Experimentos Pedagógicos

Colégio Francisco Mendes
(2019-2023)
2019
Ao entrar no Colégio Francisco Mendes, em Serra Talhada - PE, em 2019, como supervisor pedagógico, eu vinha recém saído do mestrado e da ocupação estudantil da qual participei na UFCG (campus Sumé - PB).
Foi um grande choque ter saído de ambientes, que com todos os seus problemas, eram altamente questionadores, para me deparar com uma escola de cultura bastante tradicional e hierárquica como a do CFM.
No primeiro ano, apenas acompanhei e auxiliei a coordenação e a direção nas tarefas do dia a dia, principalmente nas formações de professores. No entanto, nesse momento já buscava trazer referências com as quais me deparava fora dali, como José Pacheco e Lauro de Oliveira Lima. Trazia filmes, vídeos de palestras no youtube e trechos de livros para discussão com os professores.
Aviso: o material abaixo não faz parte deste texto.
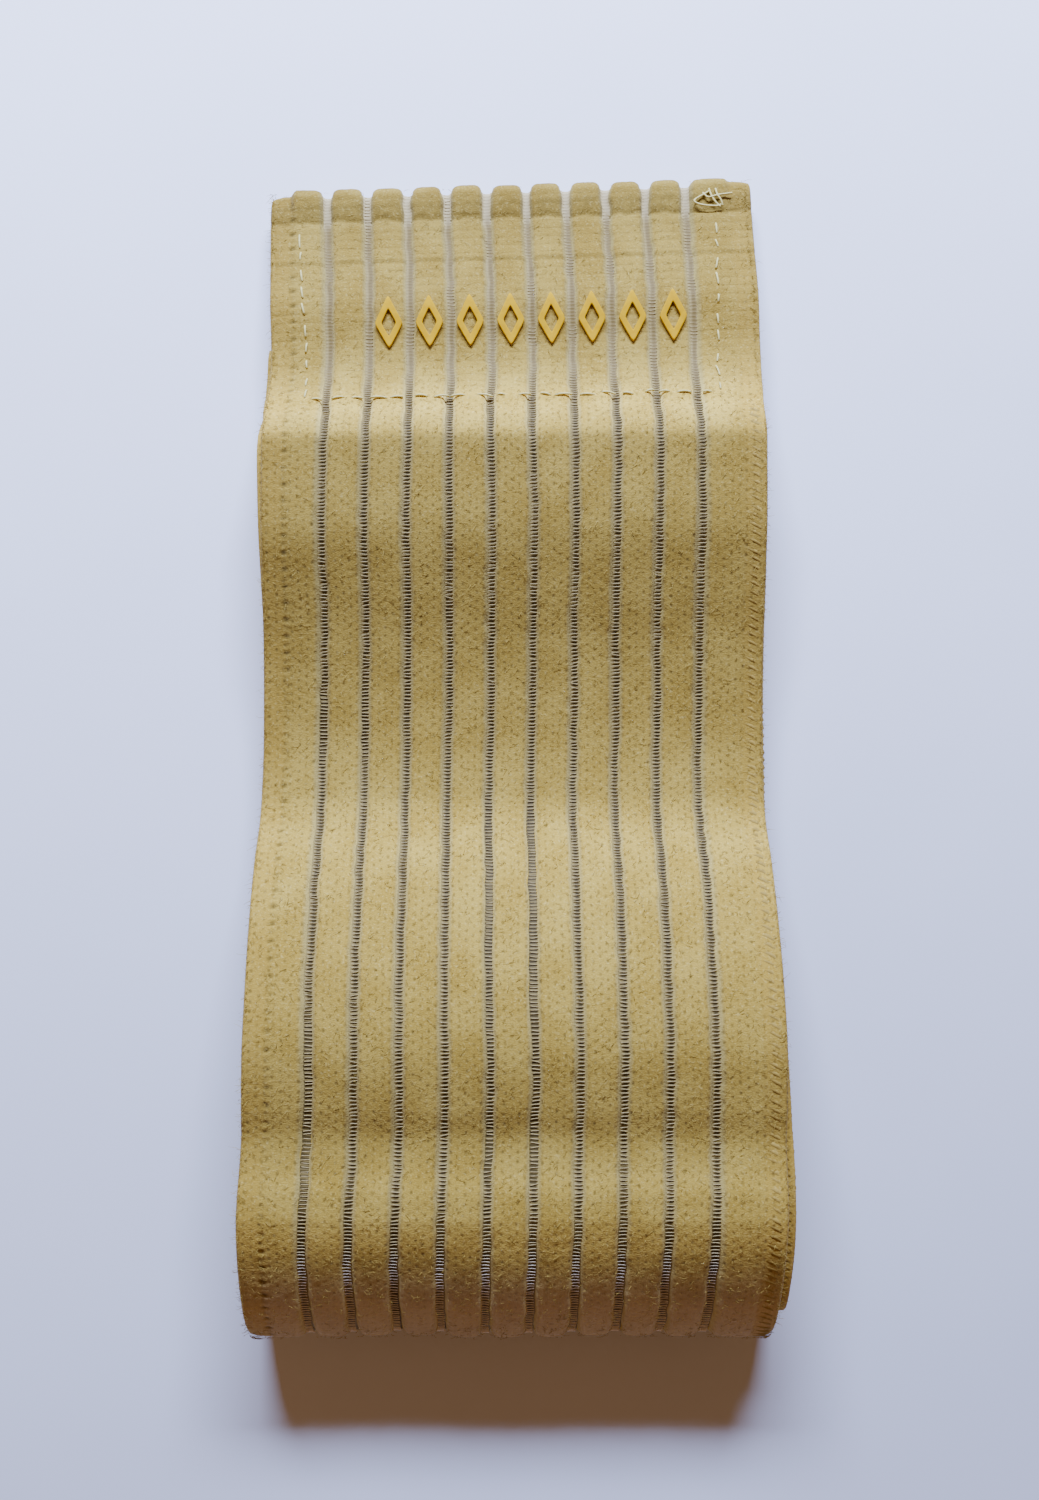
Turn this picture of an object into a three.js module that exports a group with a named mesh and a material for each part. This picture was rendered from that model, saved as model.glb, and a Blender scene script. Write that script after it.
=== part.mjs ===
// Compression bandage: a ribbed elastic band rolled flat into a long narrow bundle, five layers high.
// Its loose end is hemmed and lies over the roll, with a hook patch below and a row of raised marks on top.
// Millimetres, +Z up, +Y towards the loose end, origin under the middle of the bundle, on what it lies on.
import * as THREE from "three";

const { clamp, degToRad, lerp, smoothstep } = THREE.MathUtils;

// Elastic band
const BAND_WIDTH = 80;
const BAND_THICKNESS = 1.35;
const SELVEDGE_WIDTH = 3.3;
const SELVEDGE_THICKNESS = 0.95;
const EDGE_TO_CHANNEL = 9.2;
const CHANNEL_PITCH = 6.75;
const CHANNEL_WIDTH = 1.3;
const CHANNEL_WEB = 0.4;
const CHANNEL_BEVEL = 0.15;

// Flat roll
const ROLL_LENGTH = 188;
const LAYER_GAP = 0.3;
const POCKET_HEIGHT = 16.5;
const FREE_END_HEIGHT = 10.5;
const FREE_END_BLEND = 3;

// Hem of the loose end
const HEM_TURN = 12.5;
const HEM_ROLL = 5.6;
const HEM_PUFF = 0.35;
const HEM_TAPER = 5.6;

// Hook patch under the loose end
const PATCH_WIDTH = 69;
const PATCH_LENGTH = 34;
const PATCH_THICKNESS = 1.3;
const PATCH_STEP = 4;
const PATCH_RISE = 9;

// Raised marks on the loose end, one to a rib
const MARK_HEIGHT = 9;
const MARK_WIDTH = 4.7;
const MARK_STROKE = 1;
const MARK_THICKNESS = 0.45;
const MARK_FROM_END = 25;

const SEAT_GAP = 0.3;
const PATH_STEP = 0.5;
const LAYER_TOLERANCE = 0.24;
const HEM_TOLERANCE = 0.04;
const FOLD_STEPS = 24;

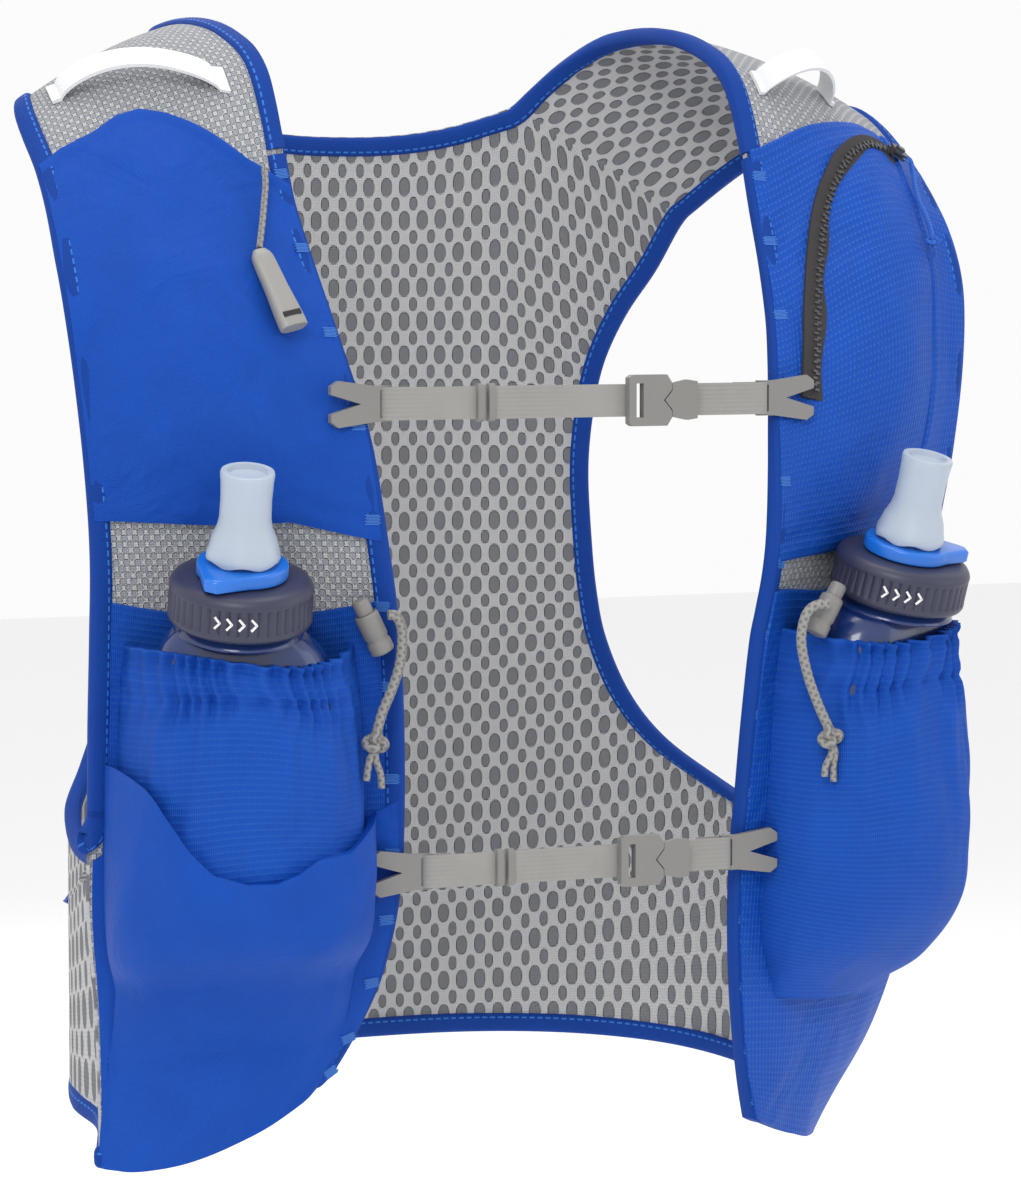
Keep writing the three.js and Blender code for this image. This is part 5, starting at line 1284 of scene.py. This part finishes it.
whistle = loftMesh("whistle_body", rings, looks["whistle"], "whistle_body", ("whistle",))
# Painted shade: a near-black block stands for the shade inside the whistle's slot.
slot = blockData(whistleTop + away * whistleSize["length"] * whistleSize["slotAt"], away, across, outward,
                 whistleSize["slot"])
slotPiece = makeMesh("whistle_slot", *slot, looks["dark"], "whistle_body", ())
print("small parts ready")

for cordName, (piece, line) in cordPieces.items():
    facts = cordFacts[cordName]

# Floor, light and world
room = {"floorHalf": 6, "floorHeight": -.70, "paper": (.9, .9, .9, 1), "roughness": .9, "world": .97}
half, floorHeight = room["floorHalf"], room["floorHeight"]
floor = bpy.data.meshes.new("studioFloor")
floor.from_pydata([(x, y, floorHeight) for x, y in ((-half, -half), (half, -half), (half, half), (-half, half))], [],
                  [(0, 1, 2, 3)])
paper = bpy.data.materials.new("palePaper")
paper.use_nodes = True
paper.node_tree.nodes["Principled BSDF"].inputs["Base Color"].default_value = room["paper"]
paper.node_tree.nodes["Principled BSDF"].inputs["Roughness"].default_value = room["roughness"]
floor.materials.append(paper)
floorPiece = bpy.data.objects.new("studioFloor", floor)
bpy.context.scene.collection.objects.link(floorPiece)
lights = {  # place, size in metres, watts
    "keyLight": ((-1.3, -1.8, 1.2), .9, 20), "fillLight": ((1.8, -1.3, .4), 1.2, 4),
    "topLight": ((.1, .1, 1.8), 1.2, 12), "backLight": ((.2, 2.0, .8), 1.4, 9),
}
target = Vector((0, 0, -.22))
for name, (position, size, power) in lights.items():
    lamp = bpy.data.lights.new(name, "AREA")
    lamp.size = size
    lamp.energy = power
    stand = bpy.data.objects.new(name, lamp)
    stand.location = position
    stand.rotation_euler = (target - Vector(position)).to_track_quat("-Z", "Y").to_euler()
    bpy.context.scene.collection.objects.link(stand)
world = bpy.data.worlds.new("paleRoom")
world.use_nodes = True
world.node_tree.nodes["Background"].inputs[0].default_value = (1, 1, 1, 1)
world.node_tree.nodes["Background"].inputs[1].default_value = room["world"]
bpy.context.scene.world = world
bpy.context.scene.view_settings.view_transform = "Standard"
Era bem desgastante pois não havia a cultura do estudo e o espaço de formação era usado apenas para bate-papos informais, resultado: me tornei o chato que queria trazer mais trabalho para quem já estava exausto.
Naquele momento, eu sentia que algo estava faltando na minha abordagem, eu não queria apresentar uma proposta pronta, até porque não sabia por onde ir. Mas ao tentar criticar o sistema vigente, também tornava tudo mais confuso: "Mas se não é assim, qual seria a saída?", "Como fazer diferente?". Estas são perguntas que inevitavelmente aparecem em qualquer formação de professores.
Confesso que nesse primeiro momento, eu não tinha a mínima ideia das possíveis respostas - e hoje ainda não tenho nada definitivo - estava preso a uma visão moralista, separava o mundo entre quem se comprometia com a mudança e quem estava acomodado ao sistema.
2020
No ano seguinte, com a saída da diretora pedagógica, acabei assumindo como diretor, ainda que com alguma desconfiança das donas. O ano começou de maneira habitual: formação comandada pela editora parceira da escola e encontros de formação interna, com a psicóloga e comigo.
Comecei a perceber como de fato as coisas funcionavam, mas ao mesmo tempo não queria fazer mudanças radicais sem realmente perceber como as as relações funcionavam desse novo ponto de vista, como as pessoas se comportavam nos encontros, no dia a dia, mas também quem estava comprometido e quem não estava.
Mas aí, de repente, veio a pandemia e tudo mudou.
Em uma semana tivemos que passar toda a estrutura da escola para o plano virtual: criamos salas no Google Classroom, aprendemos a usar o Google Meet, criamos Drives para acompanhamento das turmas.
Neste momento, me veio também um estalo: é agora que podemos mudar, não haverá outra oportunidade como essa. E mudamos, dividimos as turmas entre os professores: cada turma teria dois tutores no fundamental 2 e no fundamental 1 os tutores seriam os professores de turma. Já a organização a aprendizagem e do cotidiano ficaria assim: os alunos fariam roteiros de estudo, que nada mais são que sequências de atividades (a partir dos livros) organizadas de modo linear. Assim, os estudantes teriam a cada duas semanas 3 roteiros para fazer, eles escolheriam a sequência e a cada dia se reuniriam com seus tutores para discutir o andamento dos roteiros nos 3 primeiros horários. Após o intervalo, eles teriam mais 2 horários com as aulas, geralmente deixavamos a maior parte deste tempo para as aulas de matemática e português, mas também foram incluídas as outras disciplinas. A ideia era reduzir ao máximo as aulas expositivas e tornar estes momentos o mais interativo possíveis.
Em muitos momentos o sistema funcionou, em outros nem tanto. Tivemos problemas principalmente com os estudantes mais velhos, que não abriam a câmera, não interagiam ou praticamente não falavam com os tutores. Havia também, nestes casos, uma certa dificuldade dos tutores em construir um vínculo com as crianças - não podemos esquecer que durante as aulas tradicionais, presenciais, o professor passava a quase totalidade do tempo falando e explicando. Esta nova função exigia um tipo de relação que muitos professores não estavam acostumados a exercer, exigia sobretudo um modo de se relacionar muito mais aberto, acolhedor e empático. Sem esquecer que estávamos em meio a uma pandemia traumática onde o receio de ser contaminado ou perder alguém, além do distanciamento social, que nos atingiu a todos de maneira inesquecível e definitiva. A saúde mental de todos nós estava comprometida, tivemos muitos problemas.